Write out each line exactly as it stands, please.

Recorded data:
══════

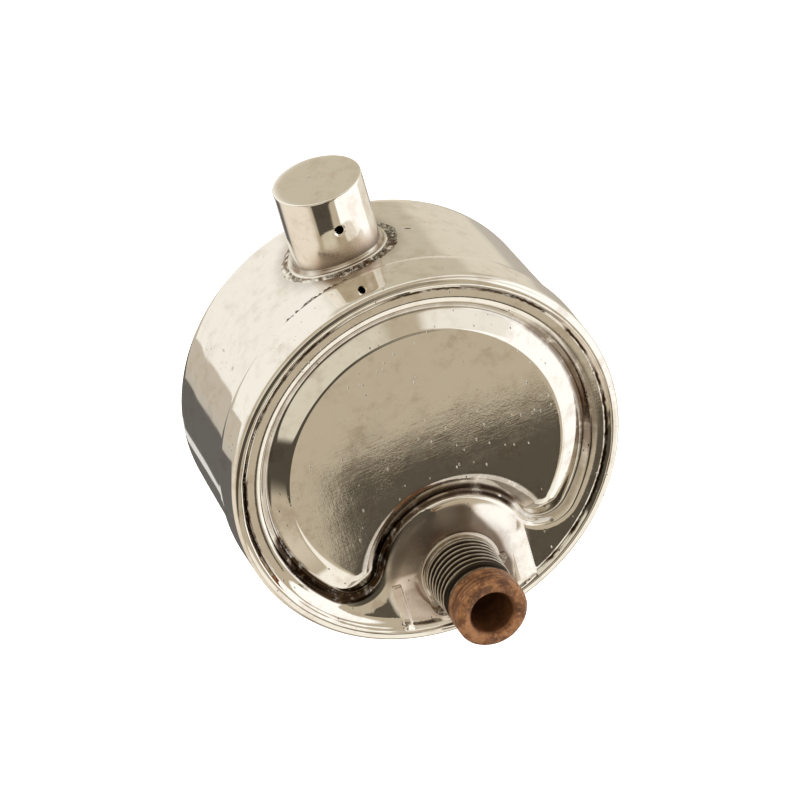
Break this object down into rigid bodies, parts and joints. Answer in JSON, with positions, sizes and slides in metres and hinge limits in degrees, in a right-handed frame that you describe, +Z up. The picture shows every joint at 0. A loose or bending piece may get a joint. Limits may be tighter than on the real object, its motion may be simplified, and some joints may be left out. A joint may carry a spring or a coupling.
{
  "type": "radiator air vent valve",
  "caption": "Drum-shaped air vent for a one-pipe steam radiator: male pipe nipple on the front, vent cap with a side hole on top, sealed float and needle inside.",
  "frame": {"origin": "on the inlet nipple's axis, in the plane of the shoulder where the thread ends", "axes": "+Z up, towards the vent cap; -Y along the nipple, away from the drum; the drum's axis is parallel to Y"},
  "size_m": [0.053, 0.04, 0.0627],
  "materials": {
    "nickel_plate": "bright nickel plate on brass, scuffed, pitted and lightly tarnished",
    "solder": "lumpy soft solder with dark flux specks",
    "bare_brass": "mill-finish brass, steam-stained",
    "float_brass": "thin drawn brass, dulled",
    "tarnished_brass": "machined brass with brown patina and turning marks"
  },
  "bodies": {
    "casing": {"front_cover": "nickel_plate", "rear_shell": "nickel_plate", "vent_cap": "nickel_plate", "inlet_nipple": "tarnished_brass", "seam_solder": "solder", "nipple_braze_ring": "solder", "cap_solder_ring": "solder", "nipple_backing_plate": "bare_brass", "siphon_tongue": "bare_brass", "inlet_baffle": "bare_brass", "vent_neck": "bare_brass", "valve_seat": "bare_brass", "needle_guide": "bare_brass", "float_cradle": "bare_brass", "left_float_guide": "bare_brass", "right_float_guide": "bare_brass"},
    "float": {"float_front_half": "float_brass", "float_rear_half": "float_brass", "float_seam_solder": "solder", "float_fill_stub": "bare_brass", "float_saddle": "bare_brass", "valve_needle": "bare_brass"}
  },
  "joints": [
    {"name": "float_lift", "type": "slide", "parent": "casing", "child": "float", "axis": [0, 0, 1], "range_m": [0, 0.0015]}
  ]
}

══════

Solution to the problem:
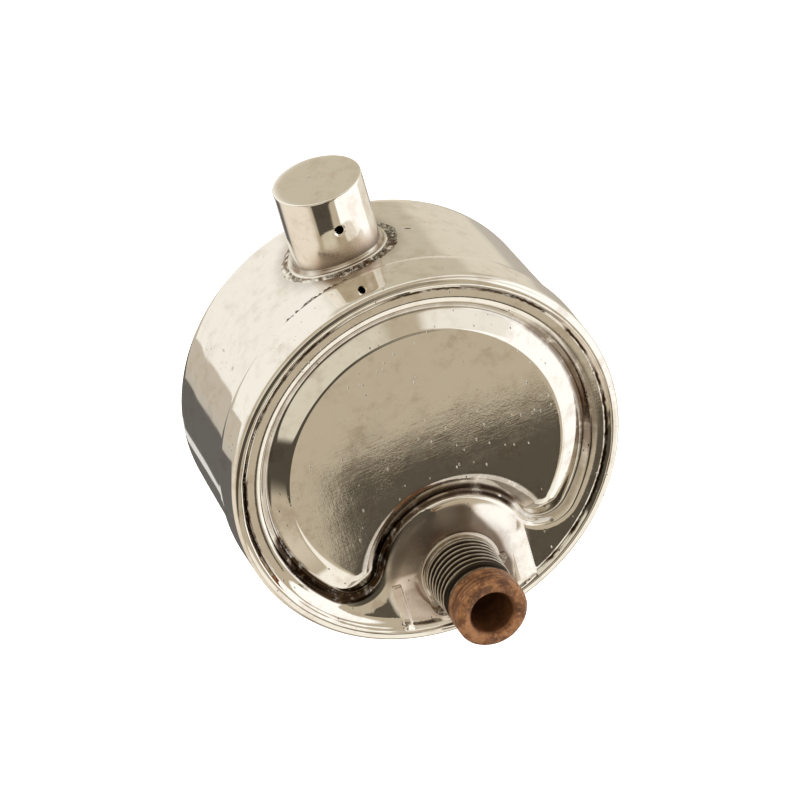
Break this object down into rigid bodies, parts and joints. Answer in JSON, with positions, sizes and slides in metres and hinge limits in degrees, in a right-handed frame that you describe, +Z up. The picture shows every joint at 0. A loose or bending piece may get a joint. Limits may be tighter than on the real object, its motion may be simplified, and some joints may be left out. A joint may carry a spring or a coupling.
{
  "type": "radiator air vent valve",
  "caption": "Drum-shaped air vent for a one-pipe steam radiator: male pipe nipple on the front, vent cap with a side hole on top, sealed float and needle inside.",
  "frame": {"origin": "on the inlet nipple's axis, in the plane of the shoulder where the thread ends", "axes": "+Z up, towards the vent cap; -Y along the nipple, away from the drum; the drum's axis is parallel to Y"},
  "size_m": [0.053, 0.04, 0.0627],
  "materials": {
    "nickel_plate": "bright nickel plate on brass, scuffed, pitted and lightly tarnished",
    "solder": "lumpy soft solder with dark flux specks",
    "bare_brass": "mill-finish brass, steam-stained",
    "float_brass": "thin drawn brass, dulled",
    "tarnished_brass": "machined brass with brown patina and turning marks"
  },
  "bodies": {
    "casing": {"front_cover": "nickel_plate", "rear_shell": "nickel_plate", "vent_cap": "nickel_plate", "inlet_nipple": "tarnished_brass", "seam_solder": "solder", "nipple_braze_ring": "solder", "cap_solder_ring": "solder", "nipple_backing_plate": "bare_brass", "siphon_tongue": "bare_brass", "inlet_baffle": "bare_brass", "vent_neck": "bare_brass", "valve_seat": "bare_brass", "needle_guide": "bare_brass", "float_cradle": "bare_brass", "left_float_guide": "bare_brass", "right_float_guide": "bare_brass"},
    "float": {"float_front_half": "float_brass", "float_rear_half": "float_brass", "float_seam_solder": "solder", "float_fill_stub": "bare_brass", "float_saddle": "bare_brass", "valve_needle": "bare_brass"}
  },
  "joints": [
    {"name": "float_lift", "type": "slide", "parent": "casing", "child": "float", "axis": [0, 0, 1], "range_m": [0, 0.0015]}
  ]
}